[Direction]: Could you write out the opening lines of the data, word for word, stopping after the line that contains "0.025), 0.85, 0.2)"?

[Information provided]:
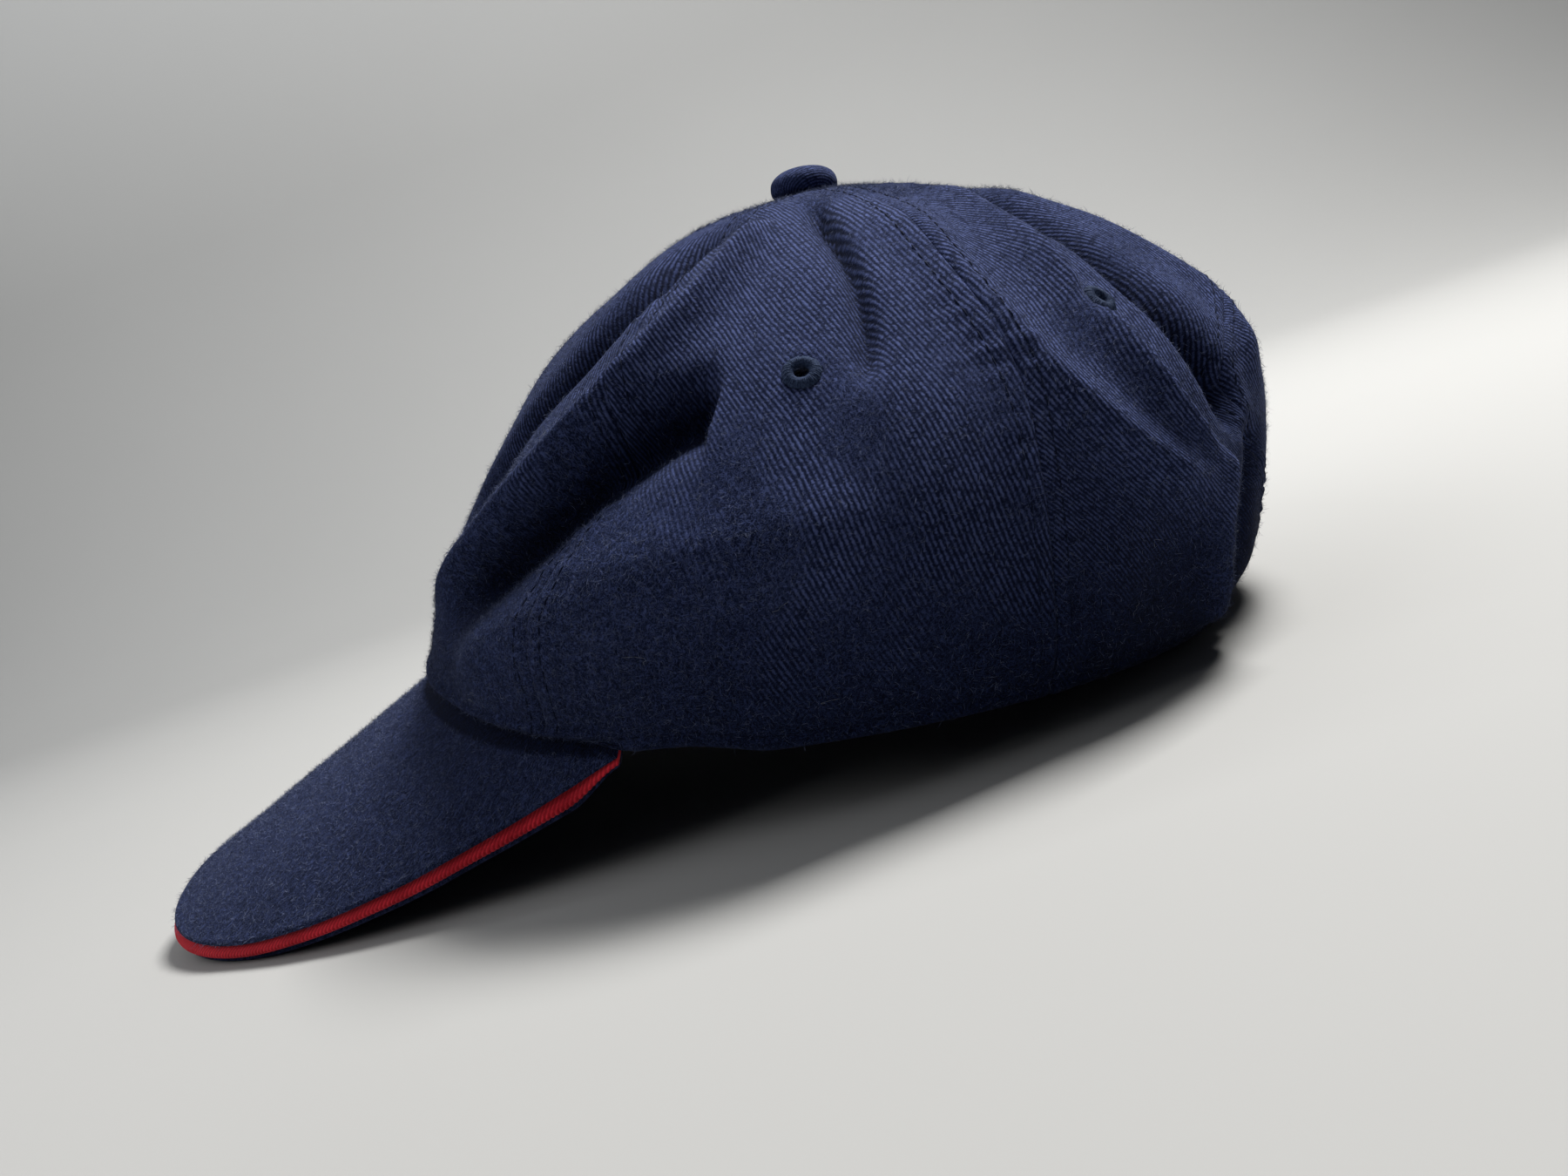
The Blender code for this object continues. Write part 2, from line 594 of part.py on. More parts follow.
def main():
    for ob in list(bpy.data.objects):
        bpy.data.objects.remove(ob)
    twill = material("navy_twill", (0.014, 0.020, 0.068), 0.92, 0.3)
    thread = material("navy_thread", (0.012, 0.024, 0.060), 0.80, 0.2)
    tape = material("red_tape", (0.420, 0.012, 0.025), 0.85, 0.2)

    panels = [(name, number) for name in SIDES for number in range(len(PANELS))]
    panel_points = {panel: panel_grids(*panel) for panel in panels}
    layers = peak_layers()
    hems = np.concatenate([np.vstack([outer[0], inner[0]]) for outer, inner, _ in panel_points.values()])
    pose = rest_pose(hems[hems[:, 1] > 0], layers["peak_under"][1])
    outers = [outer for outer, _, _ in panel_points.values()]
    middle_x, middle_y = middle_of(outers + [grid for pair in layers.values() for grid in pair], pose)

    cap = bpy.data.objects.new("cap", None)
    bpy.context.scene.collection.objects.link(cap)
    cap.matrix_world = Matrix.Translation((-middle_x, -middle_y, 0)) @ pose
    panels = make_crown(panel_points, cap, twill)
    make_eyelets(panel_points, panels, cap, thread)
    make_button(cap, twill)
    for node, (above, below) in layers.items():
        add_object(node, shell(node, above, below), cap, tape if node == "peak_trim" else twill)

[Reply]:
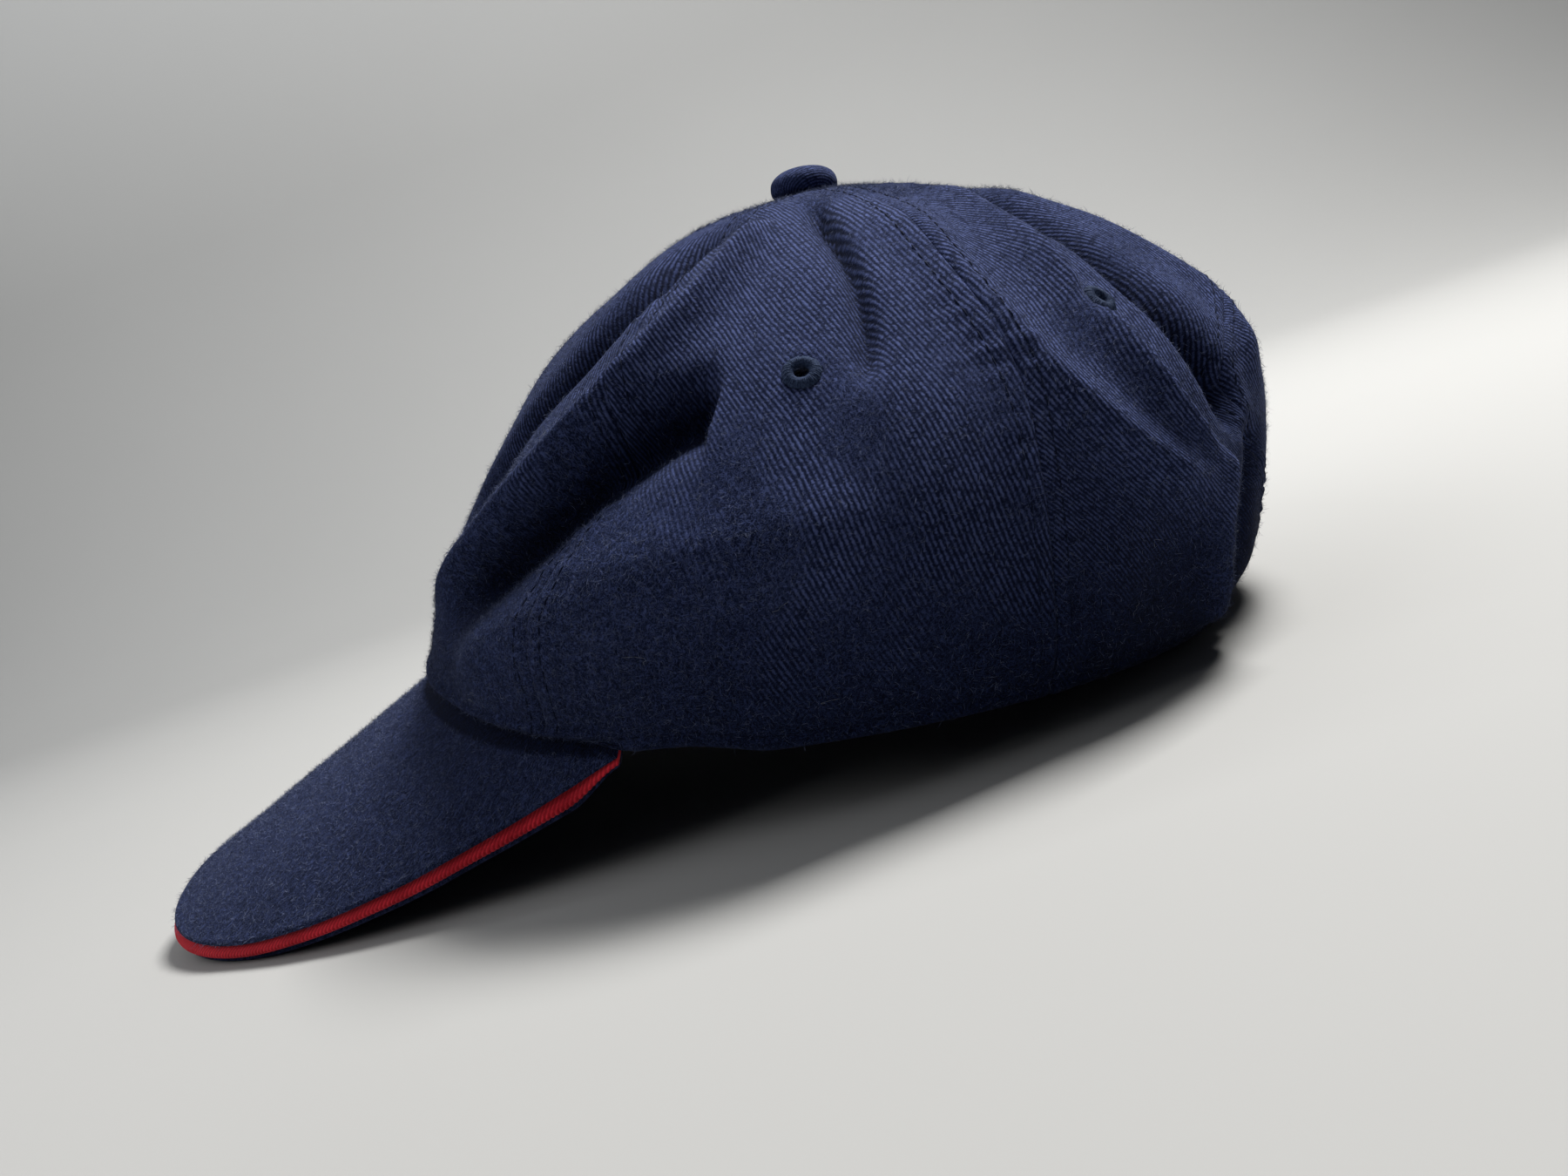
The Blender code for this object continues. Write part 2, from line 594 of part.py on. More parts follow.
def main():
    for ob in list(bpy.data.objects):
        bpy.data.objects.remove(ob)
    twill = material("navy_twill", (0.014, 0.020, 0.068), 0.92, 0.3)
    thread = material("navy_thread", (0.012, 0.024, 0.060), 0.80, 0.2)
    tape = material("red_tape", (0.420, 0.012, 0.025), 0.85, 0.2)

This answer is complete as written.